- [WRITTEN INSTRUCTION]: Each line from the one containing "upper_jack_body();" through the one containing "imported = [obj" is to be retyped exactly, both end lines included, and all other lines left out.

- [PROVIDED MATERIAL]:

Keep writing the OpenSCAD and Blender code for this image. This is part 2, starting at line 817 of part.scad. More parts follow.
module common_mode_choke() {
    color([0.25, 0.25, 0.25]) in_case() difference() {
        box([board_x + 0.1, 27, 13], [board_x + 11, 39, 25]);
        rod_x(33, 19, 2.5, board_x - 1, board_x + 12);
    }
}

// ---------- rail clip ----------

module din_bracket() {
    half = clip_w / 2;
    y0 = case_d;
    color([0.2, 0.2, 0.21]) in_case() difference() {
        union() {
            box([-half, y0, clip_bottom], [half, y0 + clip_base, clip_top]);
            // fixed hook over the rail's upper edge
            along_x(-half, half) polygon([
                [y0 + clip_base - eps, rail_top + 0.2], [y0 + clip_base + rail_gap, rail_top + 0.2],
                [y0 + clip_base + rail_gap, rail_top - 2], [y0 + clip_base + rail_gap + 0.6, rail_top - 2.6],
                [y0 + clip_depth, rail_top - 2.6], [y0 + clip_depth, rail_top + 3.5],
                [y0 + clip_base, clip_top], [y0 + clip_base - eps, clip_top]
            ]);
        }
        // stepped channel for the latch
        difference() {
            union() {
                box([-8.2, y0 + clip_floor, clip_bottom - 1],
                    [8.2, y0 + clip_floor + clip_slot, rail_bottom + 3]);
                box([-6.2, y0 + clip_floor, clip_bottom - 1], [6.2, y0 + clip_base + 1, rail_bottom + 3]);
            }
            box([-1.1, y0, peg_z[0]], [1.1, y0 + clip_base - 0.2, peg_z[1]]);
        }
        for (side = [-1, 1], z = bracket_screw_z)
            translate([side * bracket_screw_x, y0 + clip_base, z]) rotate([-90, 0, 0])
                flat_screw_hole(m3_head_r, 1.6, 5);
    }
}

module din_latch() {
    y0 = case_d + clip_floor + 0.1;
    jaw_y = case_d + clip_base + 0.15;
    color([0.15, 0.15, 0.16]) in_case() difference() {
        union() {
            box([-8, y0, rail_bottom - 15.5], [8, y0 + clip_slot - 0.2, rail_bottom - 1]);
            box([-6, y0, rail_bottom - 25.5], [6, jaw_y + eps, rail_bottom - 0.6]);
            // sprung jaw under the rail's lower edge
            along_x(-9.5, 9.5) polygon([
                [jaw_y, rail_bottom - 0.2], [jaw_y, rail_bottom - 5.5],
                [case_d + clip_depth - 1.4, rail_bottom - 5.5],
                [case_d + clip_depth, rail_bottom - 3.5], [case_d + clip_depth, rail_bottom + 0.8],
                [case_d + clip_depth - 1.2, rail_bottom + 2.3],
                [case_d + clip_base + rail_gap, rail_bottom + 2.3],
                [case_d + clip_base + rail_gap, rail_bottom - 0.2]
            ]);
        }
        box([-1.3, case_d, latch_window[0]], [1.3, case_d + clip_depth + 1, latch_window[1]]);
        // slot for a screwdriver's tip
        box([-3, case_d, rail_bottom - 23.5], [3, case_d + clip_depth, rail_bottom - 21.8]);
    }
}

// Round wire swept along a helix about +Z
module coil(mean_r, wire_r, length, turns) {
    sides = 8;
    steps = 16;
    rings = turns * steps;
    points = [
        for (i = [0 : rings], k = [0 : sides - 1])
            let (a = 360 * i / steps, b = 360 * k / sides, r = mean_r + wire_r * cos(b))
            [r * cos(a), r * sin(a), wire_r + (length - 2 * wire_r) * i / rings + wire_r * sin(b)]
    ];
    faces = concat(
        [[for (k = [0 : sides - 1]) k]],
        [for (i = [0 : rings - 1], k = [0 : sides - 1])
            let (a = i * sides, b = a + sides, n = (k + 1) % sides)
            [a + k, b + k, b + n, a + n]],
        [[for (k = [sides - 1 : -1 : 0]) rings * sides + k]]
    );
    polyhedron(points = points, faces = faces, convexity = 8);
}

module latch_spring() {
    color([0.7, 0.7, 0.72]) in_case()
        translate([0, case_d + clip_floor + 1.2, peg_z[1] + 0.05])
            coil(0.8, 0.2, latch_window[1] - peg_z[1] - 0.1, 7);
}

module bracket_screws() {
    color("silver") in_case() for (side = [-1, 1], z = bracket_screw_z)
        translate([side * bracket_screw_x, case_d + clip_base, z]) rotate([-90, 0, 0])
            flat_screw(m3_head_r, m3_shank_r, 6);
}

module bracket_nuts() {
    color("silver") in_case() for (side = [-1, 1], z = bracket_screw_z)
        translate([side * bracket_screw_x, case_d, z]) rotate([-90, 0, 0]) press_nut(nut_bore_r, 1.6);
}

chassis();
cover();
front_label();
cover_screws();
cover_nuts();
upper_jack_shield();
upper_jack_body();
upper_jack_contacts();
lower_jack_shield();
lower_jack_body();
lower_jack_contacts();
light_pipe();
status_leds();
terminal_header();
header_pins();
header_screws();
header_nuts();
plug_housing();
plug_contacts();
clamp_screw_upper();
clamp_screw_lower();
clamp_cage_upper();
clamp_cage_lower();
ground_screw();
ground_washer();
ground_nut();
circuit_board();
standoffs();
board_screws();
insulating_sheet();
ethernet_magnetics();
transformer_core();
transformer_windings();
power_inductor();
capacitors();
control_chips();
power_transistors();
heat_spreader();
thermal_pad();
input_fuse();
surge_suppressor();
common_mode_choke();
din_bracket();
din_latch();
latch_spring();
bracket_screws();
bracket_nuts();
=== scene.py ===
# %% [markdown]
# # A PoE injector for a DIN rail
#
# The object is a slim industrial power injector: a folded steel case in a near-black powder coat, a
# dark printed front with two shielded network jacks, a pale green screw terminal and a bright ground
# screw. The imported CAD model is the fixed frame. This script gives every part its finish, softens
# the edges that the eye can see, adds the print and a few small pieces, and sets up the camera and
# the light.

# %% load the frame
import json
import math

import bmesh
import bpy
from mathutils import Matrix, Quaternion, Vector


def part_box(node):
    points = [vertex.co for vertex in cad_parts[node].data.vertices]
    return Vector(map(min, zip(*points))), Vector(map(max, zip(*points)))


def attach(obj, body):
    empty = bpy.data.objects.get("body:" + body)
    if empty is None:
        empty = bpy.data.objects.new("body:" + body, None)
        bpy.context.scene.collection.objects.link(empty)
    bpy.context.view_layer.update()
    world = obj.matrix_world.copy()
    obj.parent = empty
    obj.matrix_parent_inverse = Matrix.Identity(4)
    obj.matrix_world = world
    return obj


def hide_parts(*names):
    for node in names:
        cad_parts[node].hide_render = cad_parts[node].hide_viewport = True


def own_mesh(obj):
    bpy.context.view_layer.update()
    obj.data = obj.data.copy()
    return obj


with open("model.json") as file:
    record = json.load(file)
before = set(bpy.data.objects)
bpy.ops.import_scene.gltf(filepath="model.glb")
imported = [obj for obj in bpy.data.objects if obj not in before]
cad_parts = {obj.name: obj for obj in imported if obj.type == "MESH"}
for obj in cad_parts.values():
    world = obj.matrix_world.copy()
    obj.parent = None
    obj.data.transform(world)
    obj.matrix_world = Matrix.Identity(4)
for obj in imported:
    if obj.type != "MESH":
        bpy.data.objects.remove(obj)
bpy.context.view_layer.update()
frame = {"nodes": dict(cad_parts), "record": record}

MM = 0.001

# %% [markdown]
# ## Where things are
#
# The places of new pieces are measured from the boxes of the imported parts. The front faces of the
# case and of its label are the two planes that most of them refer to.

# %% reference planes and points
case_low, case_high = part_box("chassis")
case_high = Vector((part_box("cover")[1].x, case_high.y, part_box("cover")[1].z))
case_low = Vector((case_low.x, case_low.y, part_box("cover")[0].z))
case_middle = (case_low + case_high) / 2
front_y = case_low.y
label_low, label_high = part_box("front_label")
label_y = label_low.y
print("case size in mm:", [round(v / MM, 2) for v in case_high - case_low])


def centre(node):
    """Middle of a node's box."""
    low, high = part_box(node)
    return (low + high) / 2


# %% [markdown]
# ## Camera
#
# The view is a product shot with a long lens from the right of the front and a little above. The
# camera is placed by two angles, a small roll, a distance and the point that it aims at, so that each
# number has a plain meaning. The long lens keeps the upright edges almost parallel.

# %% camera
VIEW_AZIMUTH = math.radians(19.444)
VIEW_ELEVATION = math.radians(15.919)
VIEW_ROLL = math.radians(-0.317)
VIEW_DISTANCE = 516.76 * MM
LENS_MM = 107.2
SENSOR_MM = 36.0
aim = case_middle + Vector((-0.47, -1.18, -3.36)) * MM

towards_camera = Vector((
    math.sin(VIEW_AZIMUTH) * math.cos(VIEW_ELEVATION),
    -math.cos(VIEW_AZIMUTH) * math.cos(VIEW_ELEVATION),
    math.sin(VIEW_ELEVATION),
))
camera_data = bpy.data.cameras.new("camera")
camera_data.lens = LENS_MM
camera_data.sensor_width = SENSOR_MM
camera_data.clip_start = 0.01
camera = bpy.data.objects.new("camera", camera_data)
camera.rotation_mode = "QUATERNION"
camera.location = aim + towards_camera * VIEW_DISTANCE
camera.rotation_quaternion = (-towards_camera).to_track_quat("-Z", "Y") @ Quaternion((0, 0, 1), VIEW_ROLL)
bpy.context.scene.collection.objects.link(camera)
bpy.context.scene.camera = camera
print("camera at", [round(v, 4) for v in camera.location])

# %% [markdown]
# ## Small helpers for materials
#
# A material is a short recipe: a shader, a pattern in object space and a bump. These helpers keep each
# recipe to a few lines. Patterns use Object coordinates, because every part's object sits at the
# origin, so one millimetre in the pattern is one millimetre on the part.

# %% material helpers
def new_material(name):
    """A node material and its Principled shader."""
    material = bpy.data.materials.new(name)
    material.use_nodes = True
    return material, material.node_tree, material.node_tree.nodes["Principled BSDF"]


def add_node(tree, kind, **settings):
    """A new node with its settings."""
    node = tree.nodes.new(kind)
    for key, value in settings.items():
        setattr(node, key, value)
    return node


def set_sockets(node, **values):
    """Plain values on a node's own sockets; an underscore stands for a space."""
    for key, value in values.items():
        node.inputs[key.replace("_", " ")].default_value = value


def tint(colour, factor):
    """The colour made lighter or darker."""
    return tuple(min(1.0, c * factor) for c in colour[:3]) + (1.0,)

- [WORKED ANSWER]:
upper_jack_body();
upper_jack_contacts();
lower_jack_shield();
lower_jack_body();
lower_jack_contacts();
light_pipe();
status_leds();
terminal_header();
header_pins();
header_screws();
header_nuts();
plug_housing();
plug_contacts();
clamp_screw_upper();
clamp_screw_lower();
clamp_cage_upper();
clamp_cage_lower();
ground_screw();
ground_washer();
ground_nut();
circuit_board();
standoffs();
board_screws();
insulating_sheet();
ethernet_magnetics();
transformer_core();
transformer_windings();
power_inductor();
capacitors();
control_chips();
power_transistors();
heat_spreader();
thermal_pad();
input_fuse();
surge_suppressor();
common_mode_choke();
din_bracket();
din_latch();
latch_spring();
bracket_screws();
bracket_nuts();
=== scene.py ===
# %% [markdown]
# # A PoE injector for a DIN rail
#
# The object is a slim industrial power injector: a folded steel case in a near-black powder coat, a
# dark printed front with two shielded network jacks, a pale green screw terminal and a bright ground
# screw. The imported CAD model is the fixed frame. This script gives every part its finish, softens
# the edges that the eye can see, adds the print and a few small pieces, and sets up the camera and
# the light.

# %% load the frame
import json
import math

import bmesh
import bpy
from mathutils import Matrix, Quaternion, Vector


def part_box(node):
    points = [vertex.co for vertex in cad_parts[node].data.vertices]
    return Vector(map(min, zip(*points))), Vector(map(max, zip(*points)))


def attach(obj, body):
    empty = bpy.data.objects.get("body:" + body)
    if empty is None:
        empty = bpy.data.objects.new("body:" + body, None)
        bpy.context.scene.collection.objects.link(empty)
    bpy.context.view_layer.update()
    world = obj.matrix_world.copy()
    obj.parent = empty
    obj.matrix_parent_inverse = Matrix.Identity(4)
    obj.matrix_world = world
    return obj


def hide_parts(*names):
    for node in names:
        cad_parts[node].hide_render = cad_parts[node].hide_viewport = True


def own_mesh(obj):
    bpy.context.view_layer.update()
    obj.data = obj.data.copy()
    return obj


with open("model.json") as file:
    record = json.load(file)
before = set(bpy.data.objects)
bpy.ops.import_scene.gltf(filepath="model.glb")
imported = [obj for obj in bpy.data.objects if obj not in before]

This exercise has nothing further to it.